Passion Planner eCommerce Website
  • Certifications: Showing certifications and verifications from trusted outside entities is a great way to convince customers they can trust your brand. This principle is potent for products that could have significant legal or financial consequences if done poorly (such as taxes, in this example).
  • expat tax authority

    2. Halo Effect

    • Celebrity Partnerships and Collaboration: Travis Scott, a popular musician, and McDonald’s teamed up to created a limited time product called “The Travis Scott Meal”. This was the second time McDonald’s had named a menu item after a celebrity — the first being basketball player Michael Jordan in 1992.

    By collaborating with Scott, McDonald’s benefited from the Halo Effect of his celebrity and influence, particularly with younger customers. The meal was a huge success and paved the way for similar collaborations between entertainers and the iconic fast food brand.

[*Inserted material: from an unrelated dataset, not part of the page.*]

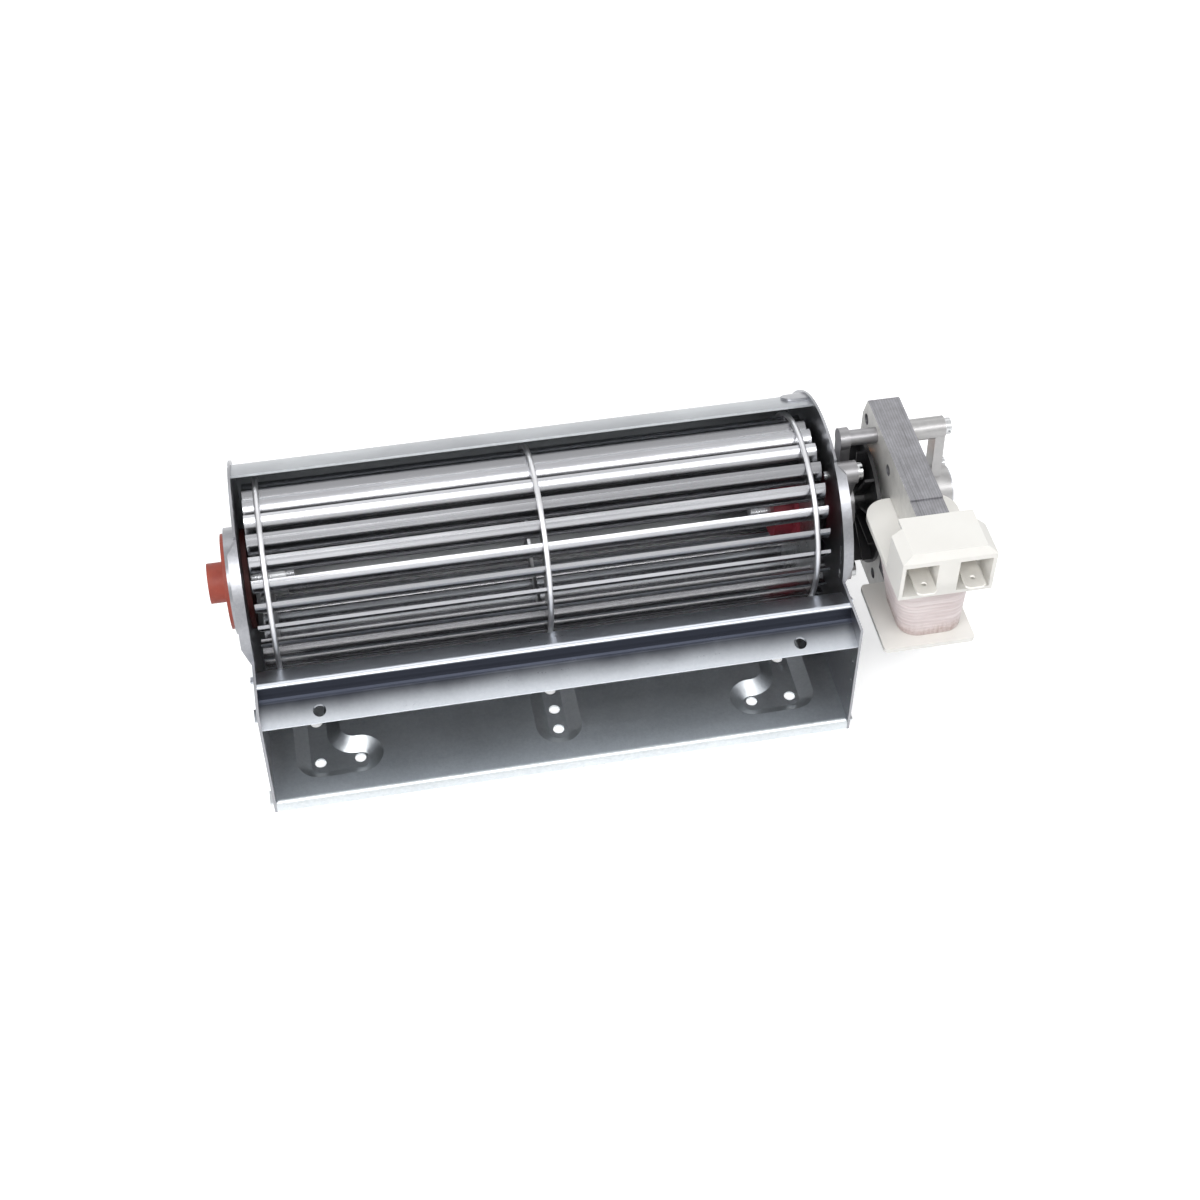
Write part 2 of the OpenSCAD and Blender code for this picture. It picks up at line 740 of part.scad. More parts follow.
// C-shaped stack with the stator bore, bridge notches and its screw and spare holes
module stator_core() {
    h = stack_h / 2;
    color([0.5, 0.5, 0.52]) at_axis() slab(stack_x0, stack_x1) difference() {
        polygon([[core_y1, h], [stack_back - 3, h], [stack_back, 23], [stack_back, -23],
                 [stack_back - 3, -h], [core_y1, -h], [core_y1, leg_h - h], [-16.8, leg_h - h],
                 [-16.8, h - leg_h], [core_y1, h - leg_h]]);
        circle(d = bore_d);
        for (s = [-1, 1]) translate([s * (bore_d / 2 + 1.4), 0]) circle(1.6, $fn = 32);
        for (y = hole_ys, s = [-1, 1]) translate([y, s * hole_z]) circle(1.9, $fn = 32);
        for (s = [-1, 1]) translate([pillar_y, s * pillar_z]) circle(screw_r, $fn = 32);
        for (l = shade_loops, a = [l[1], l[2], l[1] + 180, l[2] + 180])
            rotate(a) translate([l[0], 0]) circle(0.85, $fn = 24);
    }
}

// straight stack through the coil, closing the C; its lower front corner is cut
module coil_core() {
    h = stack_h / 2 - 0.1;
    color([0.46, 0.46, 0.48]) at_axis() slab(stack_x0, stack_x1)
        polygon([[core_y0, h - 0.4], [core_y1, h - 0.4], [core_y1, -h], [core_y0 + core_cut, -h],
                 [core_y0, core_cut - h]]);
}

// copper loops around the pole tips: legs through the stack, cross bars on its two faces
module shading_rings() {
    xa = stack_x0 - 0.9;
    xb = stack_x1 + 0.9;
    color([0.72, 0.42, 0.27]) at_axis() for (l = shade_loops, k = [0, 180]) {
        p = l[0] * [cos(l[1] + k), sin(l[1] + k)];
        q = l[0] * [cos(l[2] + k), sin(l[2] + k)];
        u = (q - p) / norm(q - p);
        for (e = [p, q]) rod(xa, xb, 0.75, e[0], e[1]);
        for (x = [xa, xb]) translate([x, p[0] - 0.85 * u[0], p[1] - 0.85 * u[1]])
            rotate([atan2(u[1], u[0]), 0, 0]) rotate([-90, 0, 0])
                cylinder(h = norm(q - p) + 1.7, r = 0.85);
    }
}

// white bobbin with its lower flange, tube, upper flange and terminal block in one moulding
module bobbin() {
    hw = flange_w / 2;
    color([0.93, 0.92, 0.88]) at_axis() difference() {
        union() {
            translate([coil_x, coil_y, flange_lo])
                linear_extrude(wind_lo - flange_lo) round_rect(flange_w, flange_y, 1.5);
            translate([coil_x, core_cy, wind_lo - 0.1])
                linear_extrude(wind_hi - wind_lo + 0.2) square([tube_x, tube_y], center = true);
            translate([coil_x, 0, wind_hi]) linear_extrude(flange_hi - wind_hi) {
                for (s = [-1, 1]) translate([s * (hw - 8), flange_back - 8]) circle(8);
                translate([8 - hw, flange_back - 12]) square([flange_w - 16, 12]);
                translate([-hw, block_front]) square([flange_w, flange_back - 8 - block_front]);
            }
            block([coil_x - hw, block_front, wind_hi], [coil_x + hw, block_back, block_top]);
        }
        block([stack_x0 - core_gap, core_y0 - core_gap, -40],
              [stack_x1 + core_gap, core_y1 + core_gap, 40]);
        for (m = [0, 1]) translate([coil_x, 0, 0]) mirror([m, 0, 0]) {
            block([recess_mid, block_front - 1, recess_lo],
                  [hw - recess_side, term_root - 1.4, recess_hi]);
            block([term_dx / 2 - term_w / 2, term_root - 2.4, term_z - term_t / 2],
                  [term_dx / 2 + term_w / 2, term_root, term_z + term_t / 2]);
        }
    }
}

// a winding shell around the bobbin tube
module winding(w, d, r, w_in, d_in, r_in) {
    translate([coil_x, coil_y, wind_lo]) linear_extrude(wind_hi - wind_lo) difference() {
        round_rect(w, d, r);
        if (r_in > 0) round_rect(w_in, d_in, r_in);
    }
}

module coil_winding() {
    color([0.72, 0.4, 0.22]) at_axis() difference() {
        winding(coil_w - 2 * tape_t, coil_d - 2 * tape_t, 6 - tape_t, 0, 0, 0);
        translate([coil_x, core_cy, wind_lo - 1])
            linear_extrude(wind_hi - wind_lo + 2) square([tube_x, tube_y], center = true);
    }
}

module winding_tape() {
    color([0.88, 0.83, 0.82]) at_axis()
        winding(coil_w, coil_d, 6, coil_w - 2 * tape_t, coil_d - 2 * tape_t, 6 - tape_t);
}

// lid over the terminal block with bevelled edges; its back reaches over the core end
module terminal_lid() {
    hw = flange_w / 2;
    color([0.95, 0.94, 0.91]) at_axis() difference() {
        union() {
            intersection() {
                translate([coil_x, block_back, 0]) rotate([90, 0, 0])
                    linear_extrude(block_back - block_front)
                        polygon([[-hw, block_top], [hw, block_top], [hw - 3.1, lid_top],
                                 [3.1 - hw, lid_top]]);
                slab(coil_x - hw, coil_x + hw)
                    polygon([[block_front, block_top], [block_back, block_top],
                             [block_back, lid_top], [block_front + 1.4, lid_top]]);
            }
            block([coil_x - hw + 3.1, block_back - 0.5, stack_h / 2 + 0.1],
                  [coil_x + hw - 3.1, lid_back, lid_top]);
        }
        block([stack_x0 - core_gap, core_y0 - core_gap, 20],
              [stack_x1 + core_gap, 0, stack_h / 2 + 0.1]);
    }
}

module blade_terminals() {
    color([0.8, 0.79, 0.74]) at_axis() for (s = [-1, 1])
        translate([coil_x + s * term_dx / 2, 0, term_z - term_t / 2]) linear_extrude(term_t)
            difference() {
                polygon([[-term_w / 2, term_root], [-term_w / 2, term_tip + 1],
                         [1.2 - term_w / 2, term_tip], [term_w / 2 - 1.2, term_tip],
                         [term_w / 2, term_tip + 1], [term_w / 2, term_root]]);
                translate([0, term_tip + 4]) circle(0.9, $fn = 24);
            }
}

scroll_housing();
tongue_sheet();
left_end_plate();
right_end_plate();
bearing_mount();
idle_bearing();
idle_shaft();
impeller_blades();
left_end_disc();
right_end_disc();
middle_support_ring();
left_wire_ring();
middle_wire_ring();
right_wire_ring();
drive_hub();
motor_shaft();
rotor_core();
rotor_cage();
rotor_spacer();
thrust_washers();
cooling_fan();
front_bracket();
rear_bracket();
front_bearing();
rear_bearing();
bearing_cap();
bearing_cap_screws();
bracket_screws();
plate_screws();
stator_core();
coil_core();
shading_rings();
bobbin();
coil_winding();
winding_tape();
terminal_lid();
blade_terminals();
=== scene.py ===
"""Studio scene of the tangential oven fan: materials, small details, lights and camera."""
import math
import random

import bpy
from mathutils import Matrix, Vector


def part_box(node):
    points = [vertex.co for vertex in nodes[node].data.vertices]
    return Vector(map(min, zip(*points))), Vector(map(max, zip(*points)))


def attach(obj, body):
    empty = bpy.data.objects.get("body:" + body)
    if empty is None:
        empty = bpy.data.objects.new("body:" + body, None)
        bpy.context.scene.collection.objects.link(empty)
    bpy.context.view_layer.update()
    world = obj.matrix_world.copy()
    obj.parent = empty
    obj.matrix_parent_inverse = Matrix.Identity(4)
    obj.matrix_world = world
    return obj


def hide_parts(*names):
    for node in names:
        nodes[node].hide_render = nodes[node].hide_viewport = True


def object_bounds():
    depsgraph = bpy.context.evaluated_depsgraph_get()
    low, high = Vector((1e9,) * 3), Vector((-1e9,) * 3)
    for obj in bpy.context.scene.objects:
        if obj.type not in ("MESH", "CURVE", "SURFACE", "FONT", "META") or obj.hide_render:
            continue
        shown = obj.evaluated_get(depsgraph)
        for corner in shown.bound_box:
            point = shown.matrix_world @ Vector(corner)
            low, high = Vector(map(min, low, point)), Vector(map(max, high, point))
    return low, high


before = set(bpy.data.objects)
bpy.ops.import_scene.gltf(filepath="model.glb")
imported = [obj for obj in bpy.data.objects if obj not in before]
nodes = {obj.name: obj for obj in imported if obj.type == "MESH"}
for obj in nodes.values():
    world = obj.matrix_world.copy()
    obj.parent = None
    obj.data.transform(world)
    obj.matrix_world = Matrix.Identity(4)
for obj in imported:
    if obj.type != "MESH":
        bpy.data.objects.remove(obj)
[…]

    McDonalds Travis Scott Halo Effect

    Source: Google Images

    3. Confirmation Bias

    • A virtual pat on the back: After a customer buys something, Tarte Cosmetics sends them this email — a great example of Confirmation Bias at work. Tarte confirms that the customer has made a great choice, and takes the opportunity to suggest some complementary products that would go with the customer’s “good pick”.

    The Bottom Line

    If you want to apply these principles to your experience, start by asking yourself a few questions:

    • Authority: Are we evoking symbols of authority (awards, qualifications, certifications) at the right moments in our experience? If so, can we use them to better build trust with our customers?
    • Halo Effect: Do we have any opportunities to leverage popular celebrities and/or influencers? Could we partner with them to create limited edition products or services?
    • Confirmation Bias: Is our product or experience a risky one? How would customers feel if we gave them a virtual pat on the back to tell them they’ve made a great choice?